**COLLECTED MATERIAL**
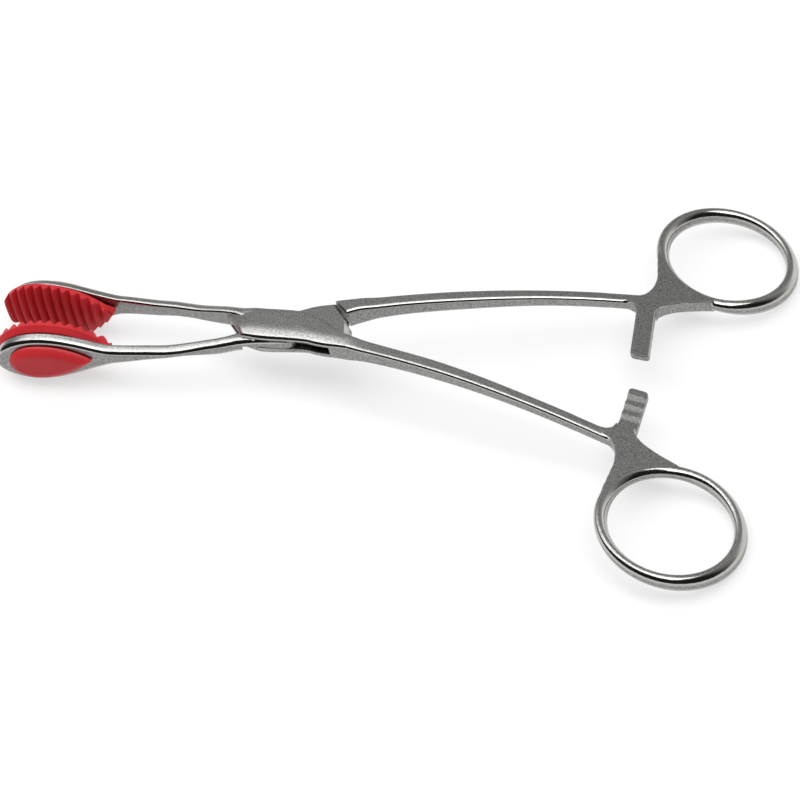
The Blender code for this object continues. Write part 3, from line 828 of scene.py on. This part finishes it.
def steel():
    """Steel that is ground matt on its flat faces and sides, and polished on the rounded edges."""
    made, tree, shader = node_tree("satin_steel")
    nodes = tree.nodes
    links = tree.links
    shader.inputs["Metallic"].default_value = 1.0
    where = nodes.new("ShaderNodeTexCoord")
    grain = nodes.new("ShaderNodeTexNoise")
    grain.inputs["Scale"].default_value = 3400.0
    grain.inputs["Detail"].default_value = 2.0
    cloud = nodes.new("ShaderNodeTexNoise")
    cloud.inputs["Scale"].default_value = 120.0
    cloud.inputs["Detail"].default_value = 4.0
    links.new(where.outputs["Object"], grain.inputs["Vector"])
    links.new(where.outputs["Object"], cloud.inputs["Vector"])
    facing = nodes.new("ShaderNodeNewGeometry")
    split = nodes.new("ShaderNodeSeparateXYZ")
    links.new(facing.outputs["True Normal"], split.inputs["Vector"])
    tilt = nodes.new("ShaderNodeMath")
    tilt.operation = "ABSOLUTE"
    links.new(split.outputs["Z"], tilt.inputs[0])
    # 1 on a flat face or an upright side, and 0 halfway round an edge
    matt = nodes.new("ShaderNodeValToRGB")
    ramp = matt.color_ramp
    ramp.elements[0].position = 0.12
    ramp.elements[0].color = (1.0, 1.0, 1.0, 1.0)
    ramp.elements[1].position = 0.3
    ramp.elements[1].color = (0.0, 0.0, 0.0, 1.0)
    for place, level in ((0.8, 0.0), (0.92, 1.0)):
        ramp.elements.new(place).color = (level, level, level, 1.0)
    links.new(tilt.outputs[0], matt.inputs["Fac"])
    rough = nodes.new("ShaderNodeMapRange")
    rough.inputs["To Min"].default_value = 0.14
    rough.inputs["To Max"].default_value = 0.35
    links.new(matt.outputs["Color"], rough.inputs["Value"])
    links.new(rough.outputs["Result"], shader.inputs["Roughness"])
    speck = nodes.new("ShaderNodeMapRange")
    speck.inputs["From Min"].default_value = 0.38
    speck.inputs["From Max"].default_value = 0.62
    links.new(grain.outputs["Fac"], speck.inputs["Value"])
    fine = nodes.new("ShaderNodeMix")
    fine.data_type = "RGBA"
    fine.inputs["A"].default_value = (0.19, 0.19, 0.187, 1.0)
    fine.inputs["B"].default_value = (0.38, 0.375, 0.365, 1.0)
    links.new(speck.outputs["Result"], fine.inputs["Factor"])
    bright = nodes.new("ShaderNodeMix")
    bright.data_type = "RGBA"
    bright.inputs["A"].default_value = (0.46, 0.45, 0.43, 1.0)
    bright.inputs["B"].default_value = (0.54, 0.53, 0.505, 1.0)
    links.new(cloud.outputs["Fac"], bright.inputs["Factor"])
    shade = nodes.new("ShaderNodeMix")
    shade.data_type = "RGBA"
    links.new(matt.outputs["Color"], shade.inputs["Factor"])
    links.new(bright.outputs["Result"], shade.inputs["A"])
    links.new(fine.outputs["Result"], shade.inputs["B"])
    links.new(shade.outputs["Result"], shader.inputs["Base Color"])
    bump = nodes.new("ShaderNodeBump")
    bump.inputs["Strength"].default_value = 0.3
    bump.inputs["Distance"].default_value = 0.00003
    links.new(grain.outputs["Fac"], bump.inputs["Height"])
    links.new(bump.outputs["Normal"], shader.inputs["Normal"])
    return made


def rubber():
    made, tree, shader = node_tree("red_rubber")
    nodes = tree.nodes
    links = tree.links
    where = nodes.new("ShaderNodeTexCoord")
    grain = nodes.new("ShaderNodeTexNoise")
    grain.inputs["Scale"].default_value = 900.0
    grain.inputs["Detail"].default_value = 4.0
    cloud = nodes.new("ShaderNodeTexNoise")
    cloud.inputs["Scale"].default_value = 160.0
    links.new(where.outputs["Object"], grain.inputs["Vector"])
    links.new(where.outputs["Object"], cloud.inputs["Vector"])
    shade = nodes.new("ShaderNodeMix")
    shade.data_type = "RGBA"
    shade.inputs["A"].default_value = (0.46, 0.014, 0.02, 1.0)
    shade.inputs["B"].default_value = (0.6, 0.028, 0.036, 1.0)
    links.new(cloud.outputs["Fac"], shade.inputs["Factor"])
    links.new(shade.outputs["Result"], shader.inputs["Base Color"])
    shader.inputs["Roughness"].default_value = 0.45
    shader.inputs["Specular IOR Level"].default_value = 0.28
    bump = nodes.new("ShaderNodeBump")
    bump.inputs["Strength"].default_value = 0.2
    bump.inputs["Distance"].default_value = 0.00005
    links.new(grain.outputs["Fac"], bump.inputs["Height"])
    links.new(bump.outputs["Normal"], shader.inputs["Normal"])
    return made


def studio():
    """A pale floor that the instrument rests on, the light and the camera."""
    world = bpy.data.worlds.new("studio")
    bpy.context.scene.world = world
    world.use_nodes = True
    tree = world.node_tree
    back = tree.nodes["Background"]
    back.inputs["Color"].default_value = (1.0, 1.0, 1.0, 1.0)
    # The room is dim in front of the instrument and lighter behind it, with a white backdrop low down.
    where = tree.nodes.new("ShaderNodeTexCoord")
    split = tree.nodes.new("ShaderNodeSeparateXYZ")
    tree.links.new(where.outputs["Generated"], split.inputs["Vector"])

    def ramp(axis, start, end, low, high):
        made = tree.nodes.new("ShaderNodeMapRange")
        made.inputs["From Min"].default_value = start
        made.inputs["From Max"].default_value = end
        made.inputs["To Min"].default_value = low
        made.inputs["To Max"].default_value = high
        tree.links.new(split.outputs[axis], made.inputs["Value"])
        return made.outputs["Result"]

    room = ramp("Y", -0.1, 0.5, 0.015, 0.42)
    drop = tree.nodes.new("ShaderNodeMath")
    drop.operation = "MULTIPLY"
    tree.links.new(ramp("Y", 0.3, 0.7, 0.0, 0.7), drop.inputs[0])
    tree.links.new(ramp("Z", 0.3, 0.12, 0.0, 1.0), drop.inputs[1])
    level = tree.nodes.new("ShaderNodeMath")
    tree.links.new(room, level.inputs[0])
    tree.links.new(drop.outputs[0], level.inputs[1])
    tree.links.new(level.outputs[0], back.inputs["Strength"])

    floor_mesh = bpy.data.meshes.new("floor")
    body = bmesh.new()
    slope = (FLOOR_RINGS[1] - FLOOR_JAWS[1]) / (FLOOR_RINGS[0] - FLOOR_JAWS[0])
    corners = []
    for side_x, side_y in ((-1, -1), (1, -1), (1, 1), (-1, 1)):
        x = side_x * FLOOR_REACH
        height = FLOOR_JAWS[1] + slope * (x - FLOOR_JAWS[0])
        corners.append(body.verts.new((x, side_y * FLOOR_REACH, height)))
    body.faces.new(corners)
    body.to_mesh(floor_mesh)
    body.free()
    floor = add_object("floor", floor_mesh)
    paint, tree, shader = node_tree("pale_floor")
    shader.inputs["Base Color"].default_value = (0.9, 0.9, 0.9, 1.0)
    shader.inputs["Roughness"].default_value = 0.9
    glow = tree.nodes.new("ShaderNodeEmission")
    blend = tree.nodes.new("ShaderNodeMixShader")
    path = tree.nodes.new("ShaderNodeLightPath")
    seen = path.outputs["Is Camera Ray"]
    for ray in ("Is Glossy Ray", "Is Transmission Ray"):
        either = tree.nodes.new("ShaderNodeMath")
        either.operation = "MAXIMUM"
        tree.links.new(seen, either.inputs[0])
        tree.links.new(path.outputs[ray], either.inputs[1])
        seen = either.outputs[0]
    share = tree.nodes.new("ShaderNodeMath")
    share.operation = "MULTIPLY"
    share.inputs[1].default_value = FLOOR_GLOW
    tree.links.new(seen, share.inputs[0])
    tree.links.new(share.outputs[0], blend.inputs["Fac"])
    tree.links.new(shader.outputs["BSDF"], blend.inputs[1])
    tree.links.new(glow.outputs["Emission"], blend.inputs[2])
    tree.links.new(blend.outputs["Shader"], tree.nodes["Material Output"].inputs["Surface"])
    floor.data.materials.append(paint)

    data = bpy.data.lights.new("overhead", "AREA")
    data.shape = "RECTANGLE"
    data.size = 1.6
    data.size_y = 0.7
    data.energy = 12.0
    lamp = add_object("overhead", data)
    lamp.location = (0.0, -0.06, 0.8)
    lamp.rotation_euler = (Vector((0.02, 0.0, 0.0)) - lamp.location).to_track_quat("-Z", "Y").to_euler()

    data = bpy.data.cameras.new("camera")
    data.sensor_width = SENSOR_WIDTH
    data.lens = FOCAL_PIXELS / IMAGE_WIDTH * SENSOR_WIDTH
    data.clip_start = 0.01
    turn = Matrix(CAMERA_TURN)
    middle = Vector((0.0, 0.0, -LOCK_THICKNESS / 2000 + CAMERA_LIFT))
    eye = turn.transposed() @ -Vector(CAMERA_SHIFT) + middle
    camera = add_object("camera", data)
    axes = Matrix((turn[0], -turn[1], -turn[2])).transposed()
    camera.matrix_world = Matrix.Translation(eye) @ axes.to_4x4()
    bpy.context.scene.camera = camera
    bpy.context.scene.view_settings.view_transform = "Standard"


metal = steel()
red = rubber()
upper = jaw_pad("fine_upper_pad")
lower = jaw_pad("fine_lower_pad")
set_jaw(upper, JAW_STAGGER)
set_jaw(lower, -JAW_STAGGER)
mirror_across(lower)
place(box_arm(), -OPEN_ANGLE / 2, "box_side", "box_arm", metal)
place(cross_arm(), OPEN_ANGLE / 2, "cross_side", "cross_arm", metal)
place(lock_pin(), -OPEN_ANGLE / 2, "box_side", "lock_pin", metal)
place(upper, -OPEN_ANGLE / 2, "box_side", "upper_pad", red)
place(lower, OPEN_ANGLE / 2, "cross_side", "lower_pad", red)
studio()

**AIM OF THE TASK**
All lines holding the word "scene" should be picked out and copied.

**ANSWER TO THIS PROBLEM**
The Blender code for this object continues. Write part 3, from line 828 of scene.py on. This part finishes it.
    bpy.context.scene.world = world
    bpy.context.scene.camera = camera
    bpy.context.scene.view_settings.view_transform = "Standard"